Un autre enjeu de ces métiers, comme beaucoup d’autres filières : la féminisation. Il a été rappelé qu’en 2021, la major de la promotion au CFANI était une femme.
Ou encore un autre rythme de travail, sur le modèle de ce qui commence à se faire ailleurs en Europe, où les embarquements à bord se font à la journée et non pas 7 jours consécutifs.
Image et promesse de l’emploi
L’établissement public Voies navigables de France (VNF) est lui aussi confronté à des difficultés de recrutement pour des profils de poste qui ne relèvent pas directement de la navigation mais plutôt de l’écosystème de la filière.
Pour les recrutements, VNF cherche « à être visible, attractif, à présenter une image et une promesse de l’emploi à destination des jeunes... Nous communiquons sur les réseaux sociaux, en présentant par exemple des témoignages des agents en poste », précise Olivier Hannedouche, DRH de l’établissement.
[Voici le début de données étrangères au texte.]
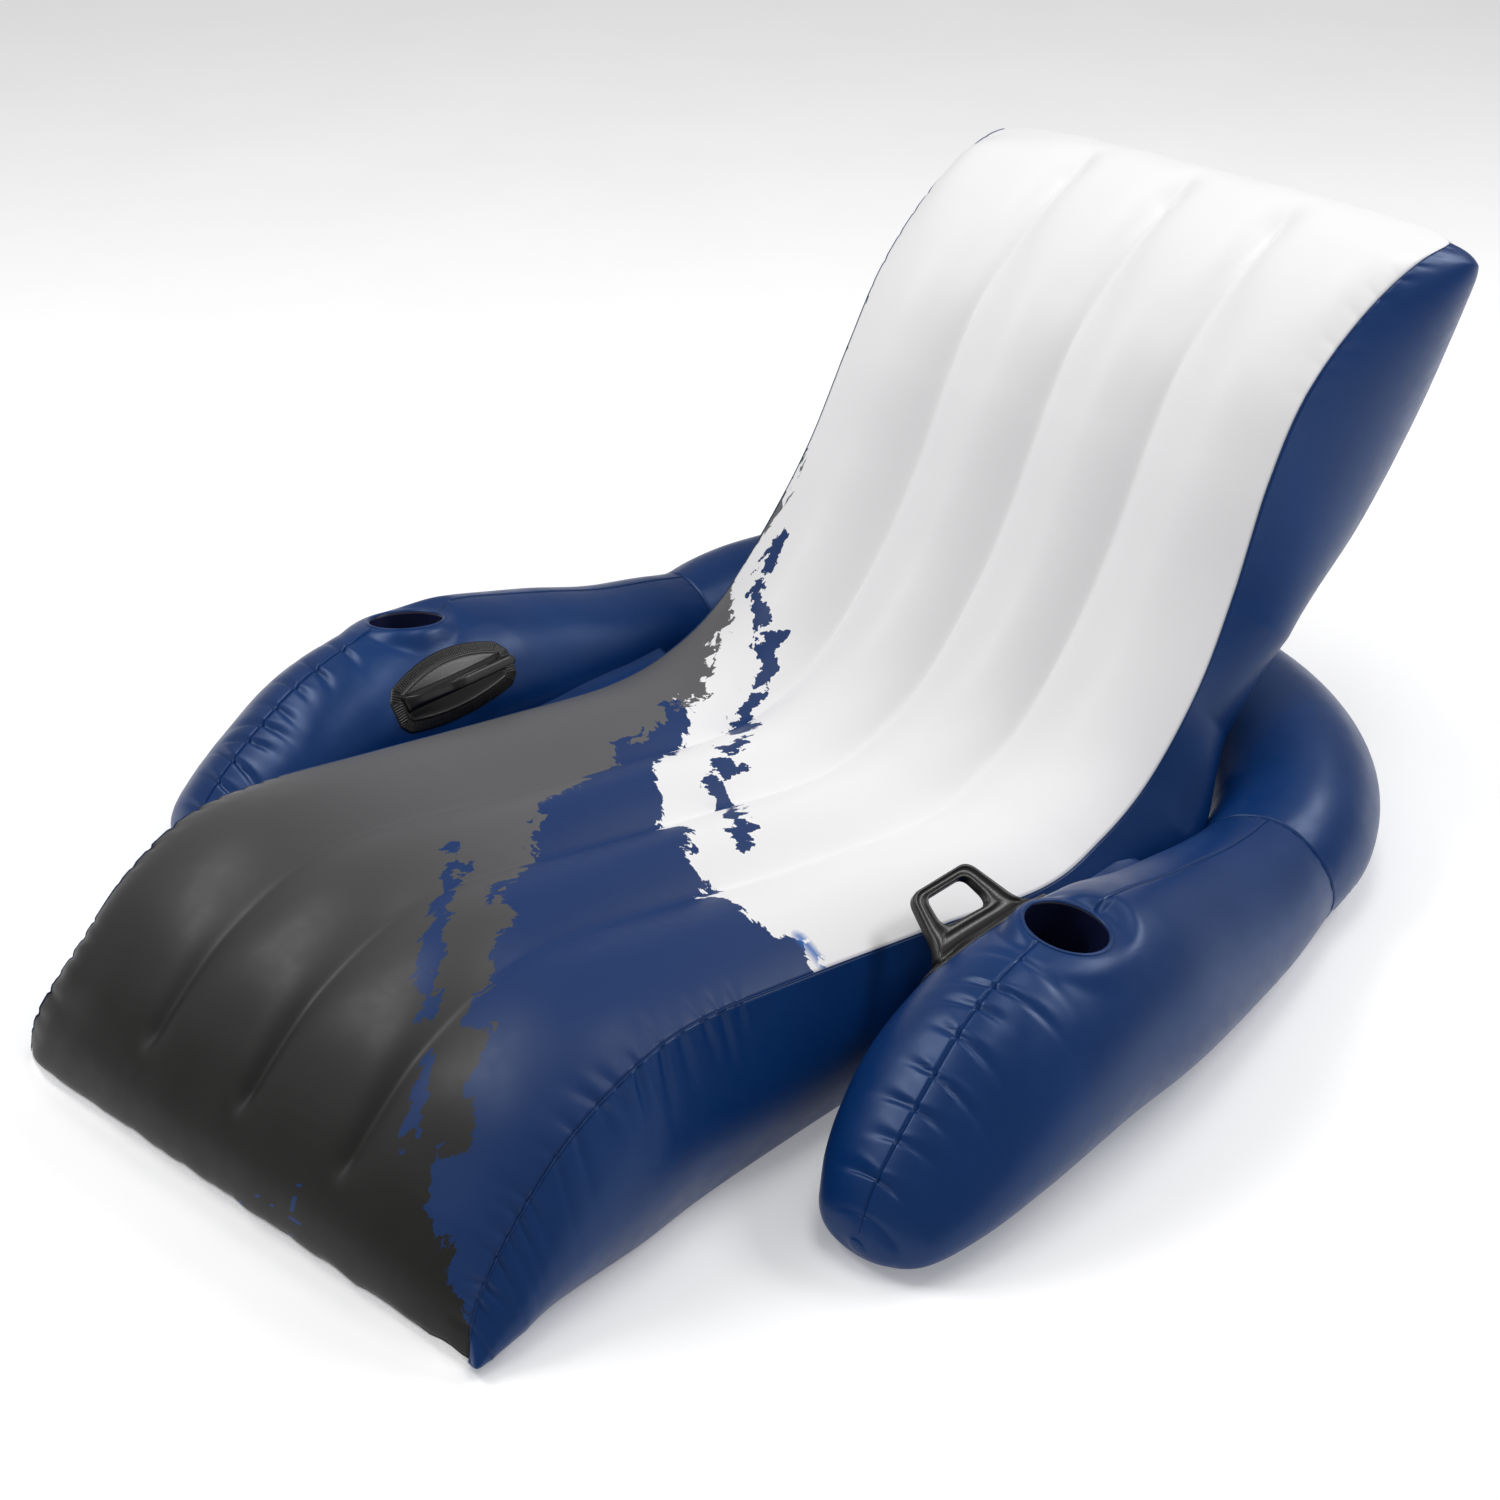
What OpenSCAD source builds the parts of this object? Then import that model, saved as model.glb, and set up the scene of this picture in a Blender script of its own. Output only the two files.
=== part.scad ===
// Inflatable pool lounger: a ribbed recliner body lying in a U-shaped armrest tube.
// X runs across, Y runs from the toe to the head, Z is up. The origin is on the floor at the
// middle of the footprint. Profile lists count their Y back from the toe's lower edge.

/* [Recliner] */
// Width scale of the recliner
seat_wide = 1; // [0.95:0.01:1]
// Distance of the outer longitudinal welds from the middle
web_x = 165; // [140:1:190]
// How far the lobes between the welds rise
lobe_h = 34; // [10:1:40]
// How far the side gussets bulge outwards
gusset_bulge = 38; // [5:1:40]

/* [Armrest tube] */
// Radius of the cup holders
cup_r = 48; // [38:0.5:50]
// Depth of the cup holders
cup_depth = 105; // [80:1:120]

/* [Vinyl] */
// Thickness of the vinyl sheets
sheet_t = 1.5; // [1:0.1:2]

/* [Handles] */
// Height of a handle's loop above its base
loop_h = 78; // [65:1:90]
// Thickness of a handle's loop
loop_t = 12; // [8:0.5:14]

/* [Valves] */
// Inner radius of a valve's neck
neck_r = 10.2; // [10.2:0.1:11]
// Radius of a valve's welded flange
valve_flange_r = 24; // [20:0.5:28]

/* [Hidden] */
$fn = 64;

navy = [0.10, 0.20, 0.40];
white = [0.95, 0.95, 0.95];
pale_grey = [0.82, 0.83, 0.85];
charcoal = [0.09, 0.08, 0.08];

// Y of the toe's lower edge in the part's frame
toe_y = -905;
// Stations from the toe to the head: half the width, top surface Y and Z, underside Y and Z
PROFILE = [
    [387, -14, 2, -12, 0], [377, 14, 69, 25, 0], [371, 80, 133, 85, 0], [372, 150, 190, 150, 0],
    [373, 245, 230, 245, 0], [366, 350, 233, 350, 0], [365, 528, 203, 528, 0], [368, 740, 164, 740, 0],
    [374, 940, 129, 930, 0], [369, 1057, 140, 1090, 0], [367, 1156, 182, 1225, 48],
    [364, 1254, 271, 1344, 190], [355, 1330, 373, 1466, 284], [347, 1400, 500, 1620, 362],
    [347, 1470, 598, 1738, 478], [354, 1575, 674, 1798, 590], [362, 1690, 716, 1812, 668],
    [380, 1788, 722, 1790, 720]];
profile_steps = 2;
// Stations of the tube from the nose of an arm to the middle of the back: centre X and Y,
// half the width, height, and how high its underside is above the floor
ARM = [
    [568, 374, 12, 16, 22], [568, 380, 44, 46, 11], [567, 396, 70, 84, 3], [566, 430, 91, 123, 0],
    [562, 486, 110, 168, 0], [556, 560, 123, 214, 0], [551, 650, 127, 244, 0],
    [549, 750, 125, 252, 0], [546, 850, 122, 240, 0], [536, 970, 114, 206, 0],
    [522, 1100, 103, 172, 0], [502, 1221, 92, 152, 0]];
REAR = [
    [502, 1221, 92, 152, 0], [474, 1325, 104, 172, 0], [404, 1422, 115, 190, 0],
    [295, 1496, 120, 200, 0], [155, 1538, 122, 204, 0], [0, 1550, 122, 204, 0]];
tube_steps = 2;

// Cup holders: middle of the rim in the part's frame, tipped with the arm's surface
cup_x = 549;
cup_y = toe_y + 742;
cup_top = 247;
cup_lean = 10;
cup_tip = 8;
cup_lip = 7;

// Handles: middle of the base on the arm, and the lean of the loop away from upright
handle_y = toe_y + 730;
handle_lean = 58;
handle_half_l = 102;
handle_half_w = 47;
handle_base_t = 3;
arm_r = 125.5;
arm_x = 549;

// Valves, along their own outward axis; z = 0 is the sheet's outer face
neck_t = 2.8;
stopper_clear = 0.3;
stopper_out = 8.6;
stopper_in = -12;
bore_r = 4.5;
rim_r = 13.5;
cap_r = 7.5;
cap_hinge_x = 14.2;
seat_valve_station = 29;

// ---------- curves ----------
function last(v) = v[len(v) - 1];
function blend4(a, b, c, d, t) =
    0.5 * (2 * b + (c - a) * t + (2 * a - 5 * b + 4 * c - d) * t * t + (3 * b - a - 3 * c + d) * t * t * t);
// Smooth curve through all the rows of p, with n steps between neighbours
function curve(p, n) = concat(
    [for (i = [0 : len(p) - 2], k = [0 : n - 1])
        blend4(p[max(i - 1, 0)], p[i], p[i + 1], p[min(i + 2, len(p) - 1)], k / n)],
    [last(p)]);
function unit(v) = v / norm(v);
function slope(p, i) = unit(p[min(i + 1, len(p) - 1)] - p[max(i - 1, 0)]);
function reversed(v) = [for (i = [len(v) - 1 : -1 : 0]) v[i]];

stations = curve(PROFILE, profile_steps);
half_w = [for (s = stations) s[0] * seat_wide];
top_line = [for (s = stations) [s[1] + toe_y, s[2]]];
low_line = [for (s = stations) [s[3] + toe_y, max(s[4], 0)]];
station_count = len(stations);
// Outward normals of the two lines, in the YZ plane
function top_normal(i) = let(d = slope(top_line, i)) [-d[1], d[0]];
function low_normal(i) = let(d = slope(low_line, i)) [d[1], -d[0]];

// The welds run straight; the outer lobes end at the side seams, wherever those are
function weld_xs(i) = [-half_w[i], -web_x, 0, web_x, half_w[i]];
lobe_steps = 4;
arch = [for (j = [0 : lobe_steps - 1]) 1 - pow(2 * j / lobe_steps - 1, 2)];
// Points across station i, each an X and the share of the lobes' height there
function lobe_points(i) = let(w = weld_xs(i)) concat(
    [for (k = [0 : 3], j = [0 : lobe_steps - 1]) [w[k] + (w[k + 1] - w[k]) * j / lobe_steps, arch[j]]],
    [[w[4], 0]]);
// The lobes fade out towards the toe and the head
function fade(i) = min(1, i / 6, (station_count - 1 - i) / 7);

// ---------- sheets ----------
function grid_faces(n, m, at, turn) = [for (i = [0 : n - 2], j = [0 : m - 2], h = [0, 1])
    let(a = at + i * m + j, b = a + 1, c = a + m, d = c + 1, f = h == 0 ? [a, b, c] : [b, d, c])
    turn ? reversed(f) : f];
function rim_loop(n, m) = concat([for (j = [0 : m - 2]) j], [for (i = [0 : n - 2]) i * m + m - 1],
    [for (j = [m - 1 : -1 : 1]) (n - 1) * m + j], [for (i = [n - 1 : -1 : 1]) i * m]);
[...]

« Promesse de l’emploi », c’est, par exemple, participer aux défis du changement climatique, à la gestion de la ressource en eau… pas seulement la navigation. Cela met aussi en avant la politique RSE.
Ce DRH est revenu sur l’idée présentée en début de table-ronde sur des passerelles à mettre en place au sein de la filière pour faciliter les parcours et les évolutions au sein de la profession : « Il y a sans doute à créer quelque chose tous ensemble pour davantage de synergie entre les métiers de la voie d’eau au sein de l’écosystème ».